The first computer that my family has was an IBM PS/1 model 2110 with a 12 MHz 80286, 512KB RAM, and a whopping huge 30MB HDD. It also just had the 3.5" "hard disk" floppy instead of a 5.25" unit. This was the first computer I'd ever used. Cut my teeth using DOS 4.00 on that thing, but it did instill that CLIs were useful and not scary. It had a 9" color screen which was better than the green screen Apple IIe units we had at school. I was a little guy back then as I was only six when we got the machine in 1990, but I did learn early how to use it.
Next computer was also an IBM, but a PS/2 running OS/2 2.1 and it had an Intel 80486DX2-50, 16MB in 72ns EDO SIMMs, a goofy MicroChannel board, a 4Mbps Token Ring card, and a 400 MB HDD with some connector that I think might have been SCSI. It wasn't XT type like the 286 had and it was fatter than IDE. This computer was surplus from my dad's office and we got it in late '97 or early '98 IIRC. Big step up from the old 286 but MUCH slower than the Pentium IIs that were new then. I didn't use this machine for much besides word processing as it didn't like the DOS games as much as the 80286 did.
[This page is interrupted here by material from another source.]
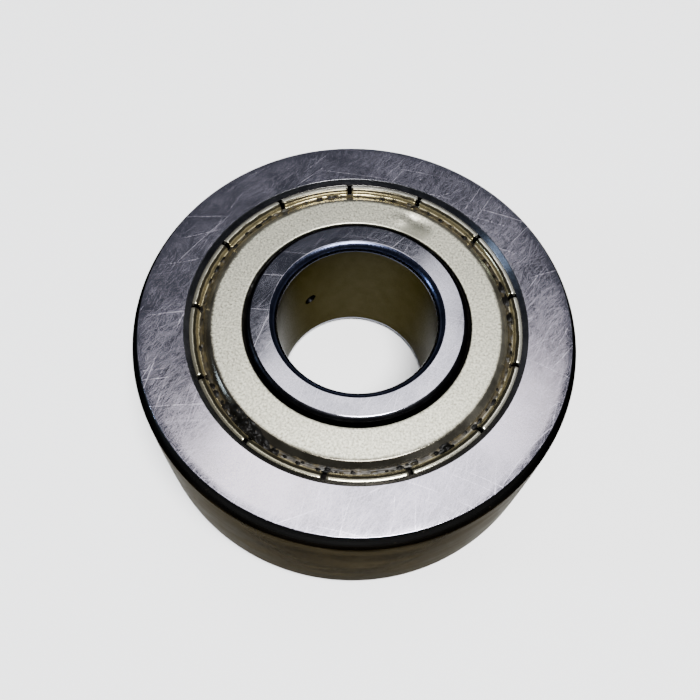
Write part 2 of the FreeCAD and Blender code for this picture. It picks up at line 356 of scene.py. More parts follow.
def with_oil_hole(ring):
    """Cuts the lubrication hole, with a flared mouth, through the inner ring.

    The hole's wall takes the dark material of the ring's outer corners, which paints shade in the hole."""
    reach = INNER_SHOULDER_RADIUS - BORE_RADIUS + 2
    lead = 1.0
    flare = 0.12
    near_axis = 1e-4
    outline = Outline()
    outline.add([(near_axis, 0), (OIL_HOLE_RADIUS + lead, 0)], 0)
    outline.add([(OIL_HOLE_RADIUS + flare, lead - flare * 0.4)], 0)
    outline.add([(OIL_HOLE_RADIUS + flare * 0.35, lead + flare * 0.3)], 0)
    outline.add([(OIL_HOLE_RADIUS, lead + flare), (OIL_HOLE_RADIUS, reach), (near_axis, reach)], 0)
    cutter = lathe("oil_hole_cutter", outline, [ring.data.materials[0]], 40)
    outward = Vector((math.cos(OIL_HOLE_ANGLE), math.sin(OIL_HOLE_ANGLE), 0))
    turn = outward.to_track_quat("Z", "Y").to_matrix().to_4x4()
    cutter.data.transform(Matrix.Translation(outward * (BORE_RADIUS - lead) * MM) @ turn)
    cut = ring.modifiers.new("oil_hole", "BOOLEAN")
    cut.operation = "DIFFERENCE"
    cut.object = cutter
    cut.solver = "EXACT"
    bpy.context.view_layer.update()
    evaluated = ring.evaluated_get(bpy.context.evaluated_depsgraph_get())
    mesh = bpy.data.meshes.new_from_object(evaluated)
    ring.modifiers.clear()
    ring.data = mesh
    bpy.data.objects.remove(cutter)
    for face in mesh.polygons:
        place = face.center / MM
        off = (place - outward * place.dot(outward)).length
        if off < OIL_HOLE_RADIUS + 1.1 * flare and place.xy.length > BORE_RADIUS + 0.03:
            # Painted shade: the hole's wall takes the near-black corner material
            face.material_index = len(mesh.materials) - 2
    mesh.set_sharp_from_angle(angle=math.radians(35))
    return ring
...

After that came the Compaq K6-2/500 machine in 1999. It was really cheap and we reused the 486's 14-inch monitor on this, but it ran Windows 98SE and I could run new programs for the first time since about 1993. It was endowed with a single 64MB PC100 SDRAM stick on a no-name Super Socket 7 board with some IGP that took 8MB of the RAM. It had a 10GB Quantum HDD that did like all Quantums I've every used did and died, so we put a 20GB Maxtor in there as a replacement. The CD-ROM drive, which was the first CD drive we had in the house, also died and I installed the replacement. Working on the Compaq was the first tinkering that I was really allowed to do on one of our computers and I was hooked. It also had a 56K modem and we were online for the first time too. Got rid of the machine along with the 286 and 486 when my folks moved.
Next came my dad's HP desktop with a 1.8 P4 socket 478 Willy. he'd gotten it shortly after Windows XP shipped, so it had XP Home and 512MB of DDR 266 RAM in it. (Thankfully it was the DDR version of the 845 chipset on that board and not the PC133 version or the RDRAM 850E chipset.) It also had a 120GB HDD and a then-fast NVIDIA TNT2 with 32MB video RAM. We still have this machine and it gets used sometimes, but I think that it will get retired once XP Home no longer gets updates in Jan. 2009.
The first one that I *owned* is my 2002-vintage Gateway 600 notebook with a furnace known as a 35W TDP 2.20 GHz Intel Mobile Pentium 4-M as its CPU. It originally shipped with 2x256MB DDR 266, a 4200 rpm 60GB Toshiba HDD, and had a then-rare ORiNOCO 802.11b wireless card. This machine set me back a bit. Laptops were just starting to get less expensive then, but a good one still cost $2000 or so. The HDD died on me, so I swapped a Travelstar 5K100 in there, and swapped in a 512MB stick of DDR-266 for one of the 256MB ones. Later, I got a *1GB* stick of that stuff from salvage and now it has 1.5GB RAM, which is 512MB more than Intel says the 845MP chipset in the beast can handle. Works fine for me. It also has an Intel 2945ABG WLAN NIC as campus switched to WPA encryption on the APs and the ORiNOCO couldn't do WPA. It was also the first computer I'd ever put Linux on and the last one that had Windows.
The first PC that I built myself is my current Athlon X2 4200+ machine that I put together a year ago. (I'll not bore you with the specs as they're not nostalgic 😀 )I've built a few since then for other people, including a dual socket 604 Xeon server and an Athlon X2 5200+ workstation with 2 2GB sticks of RAM that are very touchy with the voltages. It gets easier every time I do it and I look forward to my next build.